The worst time for these questions is when you’re still trying to figure it all out. As Bingham writes, you may be struggling with infertility, having marital problems, or aren’t sure whether you both want children. Just asking the question may trigger a wave of grief or anger.

And how do you answer? Have you ever said, “That’s none of your business?” Or do you dodge around the question. “Well, we aren’t quite ready yet.” Do you blame your partner? “I want kids, but Joe says he doesn’t.” Do you make a joke, maybe saying, “We’ve decided dogs are easier.”

In my fertile days, I used the “not ready” answer for a long time. Sometimes I implied that I had health problems. Sometimes I blamed my lousy husband for not wanting kids. Now that it’s a done deal, I have better answers. With my churchy friends, I can say, “God had other plans for me.” With others, I answer honestly, then change the subject. “Nope. No kids. So, you have four, huh?”

Some people claim their pets as children. Some say they’re too busy to have kids. Some say they don’t have room in their lives for both their work and children. And of course there’s the “childfree” crowd who proudly state that they never wanted children.

But how many of us say, “You know, that’s kind of private. Let’s talk about something else.” Or, “That’s none of your damned business.”

What do you say when people start getting nosy? One of the people I interviewed for my book, when asked why she didn’t have children, answered, “Because I’ve seen yours.” Let’s build a list of good comebacks in the comments.

If They Don’t Want Kids, Do You Have to Break Up?

That’s the question that arises in the majority of comments here at Childless by Marriage.  So many people, mostly anonymous, write that their partner says he (or she) does not want to have children. In some cases, they both agreed on not having kids in the beginning, but now the writer has changed her mind and is frustrated because her partner has not. In other cases, the partner has just announced that he isn’t interested in having kids. Not now, not ever, he doesn’t want to discuss it.

The heartbroken writer says: Now we have to break up. They may have been together for five, ten or twenty years, but it’s over because their partner does not want to be a parent.

Yesterday, Anonymous wrote: My girlfriend of 8 years has just told me she does not want children. she won’t even discuss it. I’m gutted and know I can’t stay with her. It is incredibly painful. She loves children and is great with them. Instead of even giving a reason, she just says she is ‘at peace’ with her decision.

But is it over? Should you really throw away a relationship that is good in every other way over this issue? God knows it’s a huge issue. The Catholic Church considers it grounds for annulment, declaring the marriage was never valid. Having children or not changes the whole course of your life, and if you have always wanted to be a mother or father, shouldn’t you pursue that?

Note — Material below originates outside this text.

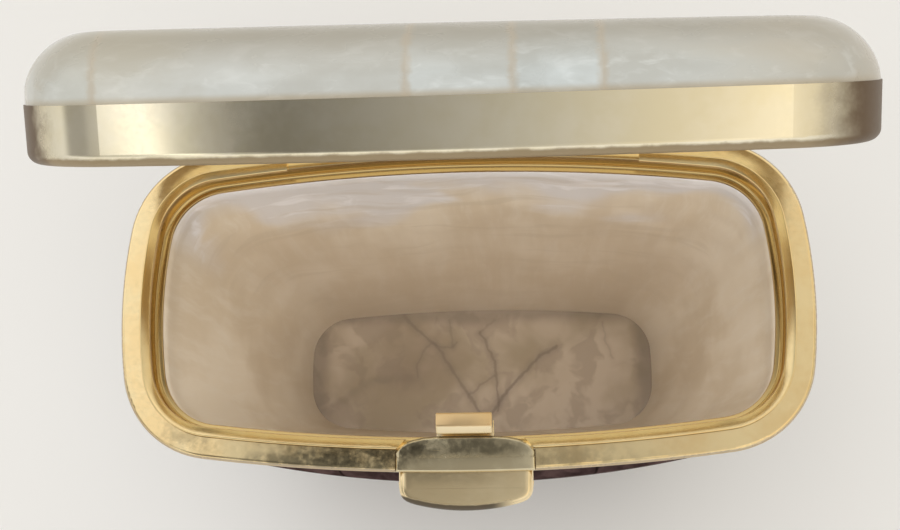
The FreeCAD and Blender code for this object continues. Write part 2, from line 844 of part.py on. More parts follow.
def make_lid_strips():
    """The pearl on top, in strips that run from front to back."""
    veneer = doc.addObject("Part::Cut", "Veneer")
    veneer.Base = domed_block("Dome", DOME_INSET, "dome_height", "dome_round")
    veneer.Tool = core_block("Hollow")
    reach = 2 * value(names("half_length"))
    cuts = [(-reach, 0), *LID_SEAMS, (reach, 0)]
    for n in range(len(cuts) - 1):
        (left, left_slant), (right, right_slant) = cuts[n], cuts[n + 1]
        slab = new_body(f"Slab{n + 1}")
        sketch = new_sketch(slab, "outline", f"{LID_TOP_OF_BAND} - past")
        corners = []
        for x, slant, half_gap, y in (
            (left, left_slant, "seam_width / 2", -reach / 2),
            (right, right_slant, "-seam_width / 2", -reach / 2),
            (right, right_slant, "-seam_width / 2", reach / 2),
            (left, left_slant, "seam_width / 2", reach / 2),
        ):
            corners.append((f"{x} + {half_gap} - tan({slant} * 1deg) * {y}", str(y)))
        add_profile(sketch, corners)
        pad(slab, sketch, "dome_height + 2 * past")
        strip = doc.addObject("Part::Common", f"LidStrip{n + 1}")
        strip.Base = veneer
        strip.Tool = slab
        output(strip, f"lid_strip_{n + 1}")


def make_lid_liner():
    """The thin gilt plate that closes the lid's underside, below the core."""
    body = new_body("LidLiner")
    sketch = new_sketch(body, "outline", f"{LID_TOP_OF_BAND} - liner_thickness")
    add_outline(sketch, rim_outline("band_wall - lid_overhang + panel_clearance"))
    pad(body, sketch, "liner_thickness")
    return output(body, "lid_liner")


def make_striker():
    """The plate inside the lid's front wall, with the ledge that the hook holds."""
    body = new_body("Striker")
    sketch = new_sketch(body, "profile", "0", "YZ_Plane")
    wall = "-half_width - lid_overhang + band_wall + 2 * fit_gap"
    ledge = f"{HOOK_FRONT} + striker_engagement"
    low = "rim_height + striker_low"
    high = "rim_height + striker_high"
    add_profile(
        sketch,
        [
            (wall, low),
            (ledge, low),
            (ledge, f"{low} + striker_wall"),
            (f"{wall} + striker_wall", f"{low} + striker_wall"),
            (f"{wall} + striker_wall", high),
            (wall, high),
        ],
    )
    pad_both_ways(body, sketch, "2 * (hook_half_length + striker_wall)")
    return output(body, "lid_striker")


def stand_lid_open(first):
    """Turn every lid piece about the hinge, from closed to its place at rest."""
    axis = Vector(0, value(names(HINGE_Y)), value(names(HINGE_Z)))
    turn = Rotation(Vector(1, 0, 0), -value(names("open_angle")))
    for piece in OUTPUTS[first:]:
        piece.Placement = Placement(axis - turn.multVec(axis), turn)


make_outer_case()
make_pearl_lining()
make_panel("BottomPlate", "bottom_plate", "0", "bottom_thickness", "0")
make_panel("FloorPanel", "floor_panel", "bottom_thickness", "floor_thickness", "floor_rise")
make_base_rim()
make_inner_lip()
make_latch_cover()
make_base_hinge()
make_hinge_pin()
make_thumb_tab()
make_catch_hook()
make_latch_springs()
lid_start = len(OUTPUTS)
make_lid_band()
make_lid_liner()
make_lid_core()
make_lid_strips()
make_lid_hinge()
make_striker()
doc.recompute()
stand_lid_open(lid_start)
doc.recompute()

for thing in doc.Objects:
    if "Invalid" in thing.State or "Error" in thing.State:
        raise RuntimeError(f"{thing.Name} failed: {thing.State}")
for piece in OUTPUTS:
    if piece.Shape.isNull() or not piece.Shape.isValid():
        raise RuntimeError(f"{piece.Label} has no valid shape")

os.makedirs("parts", exist_ok=True)
for piece in OUTPUTS:
    piece.Shape.exportStep(f"parts/{piece.Label}.step")
    print(f"{piece.Label}: {piece.Shape.Volume:.1f} mm3, {len(piece.Shape.Solids)} solid(s)")
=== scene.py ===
import json
import math

import bmesh
import bpy
from mathutils import Matrix, Vector


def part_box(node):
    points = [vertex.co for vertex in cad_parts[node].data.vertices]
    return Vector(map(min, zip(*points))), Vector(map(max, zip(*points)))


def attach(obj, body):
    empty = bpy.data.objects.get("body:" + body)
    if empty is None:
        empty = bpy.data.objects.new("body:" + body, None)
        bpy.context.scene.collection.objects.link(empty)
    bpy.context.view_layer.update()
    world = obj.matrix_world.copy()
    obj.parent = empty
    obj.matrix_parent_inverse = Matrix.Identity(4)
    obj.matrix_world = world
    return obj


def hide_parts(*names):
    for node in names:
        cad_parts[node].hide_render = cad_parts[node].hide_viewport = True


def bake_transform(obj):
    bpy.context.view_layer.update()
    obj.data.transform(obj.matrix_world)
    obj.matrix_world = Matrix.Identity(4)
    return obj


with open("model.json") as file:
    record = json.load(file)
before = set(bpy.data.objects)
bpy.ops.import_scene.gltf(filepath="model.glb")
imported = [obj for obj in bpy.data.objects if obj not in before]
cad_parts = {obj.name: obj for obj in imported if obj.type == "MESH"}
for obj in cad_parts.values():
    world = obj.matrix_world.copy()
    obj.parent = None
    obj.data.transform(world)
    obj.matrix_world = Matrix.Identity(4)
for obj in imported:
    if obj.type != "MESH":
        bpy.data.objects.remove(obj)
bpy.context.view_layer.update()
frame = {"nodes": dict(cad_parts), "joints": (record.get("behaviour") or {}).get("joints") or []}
nodes = frame["nodes"]
MM = 0.001
hinge = next(joint for joint in frame["joints"] if joint["name"] == "lid_hinge")
OPEN_ANGLE = math.radians(-hinge["range_deg"][0])
HINGE_AT = Vector(hinge["pos_m"])

# Sizes and places are in millimetres, in the frame's own axes. A shape is a half length and a half width,
# then the radii of its front, side and corner arcs.
SIDE_RADIUS = 47
RIM_SHAPE = (32, 16, 190, SIDE_RADIUS, 8.8)
LID_OVERHANG = 0.55
LID_SHAPE = tuple(size + LID_OVERHANG for size in RIM_SHAPE)

# The case's outside and the lining's inside, each as (height, half length, half width, corner radius).
CASE_TOP = 46.4
CASE = [(0, 24, 10.2, 6.8), (22, 30, 14.9, 8.6), (40.5, 31.7, 16.35, 8.6), (CASE_TOP, 31.4, 15.75, 8.6)]
LINING_WALLS = [(0, 21, 7.4, 5), (22, 26, 10.8, 5.6), (40.5, 28.6, 12.6, 5.6), (CASE_TOP, 28.7, 12.7, 5.6)]
CASE_FRONT_RADIUS, LINING_FRONT_RADIUS = 108, 185
LINING_THICK = 1.1

# The lip: how far inside the rim's outline its outer face is, and its heights. The window lets the hook out.
LIP_OUTER = 1.92
LIP_FOOT, LIP_TOP = 46.42, 49.0
WINDOW_HALF, WINDOW_SILL, WINDOW_HEAD = 2.75, 47.3, 48.14
COVER_HALF, TAB_HALF, HOOK_HALF = 6.25, 6.1, 2.5
HINGE_GAP = 16.8
SPRING_OFFSET, SPRING_HEIGHT = 4.4, 47.58

# The closed lid's strips: where they start, how high they rise and fall off to the right, and how thick they
# are. Seams are (x, slant in degrees).
LID_BASE = 53.45
DOME_HEIGHT, DOME_SLOPE = 4.95, 0.01
STRIP_THICK = 1.22
SEAMS = [(-24.3, 0), (-1.1, -3.8), (5.05, 0), (11.1, 0)]


# ------------------------------------------------------------------ camera


CAMERA_AT = (5.2137, -23.67, 159.37)
CAMERA_TURN = (0.2357, 0.0600, -0.0083)
CAMERA_LENS, SENSOR_WIDTH = 49.14, 36


def add_camera():
    """The photo's camera, as fitted to the outlines of the rim, lip, lining, floor and lid."""
    camera = bpy.data.objects.new("camera", bpy.data.cameras.new("camera"))
    bpy.context.scene.collection.objects.link(camera)
    camera.location = Vector(CAMERA_AT) * MM
    camera.rotation_euler = CAMERA_TURN
    camera.data.sensor_width = SENSOR_WIDTH
    camera.data.lens = CAMERA_LENS
    camera.data.clip_start = 5 * MM
    camera.data.clip_end = 10
    bpy.context.scene.camera = camera


add_camera()


# ------------------------------------------------------------------ outlines and lofts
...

Maybe. But how do you know whether you will find someone else in time to procreate or that you will ever love another person as much as the partner you have now? You don’t. So hold on. Don’t be too quick to jump ship or to broadcast to the world that your partner is a rat. Take a breath. Talk about it. I know, they don’t always want to talk. Give them a little time. Find a way to approach the subject without accusations and threats. Maybe say, “I love you so much and I want to understand . . .” Maybe you could each write a letter explaining your feelings. Maybe you could try counseling. Maybe there’s a good reason or an obstacle that you can help them get over. Or not. Just don’t give up too quickly. If you really love someone, you have to accept them as they are. If up until now, this person was The One, maybe he still is.

If the relationship is new and you really haven’t established any strong ties, then adios. Tell them it’s a deal-breaker and move on. But if you have given everything to this relationship, maybe it’s meant to be.

What do you think about this? Have you ever broken up over children? Are you thinking about it? What would you advise if it was your brother or your best friend? Please comment.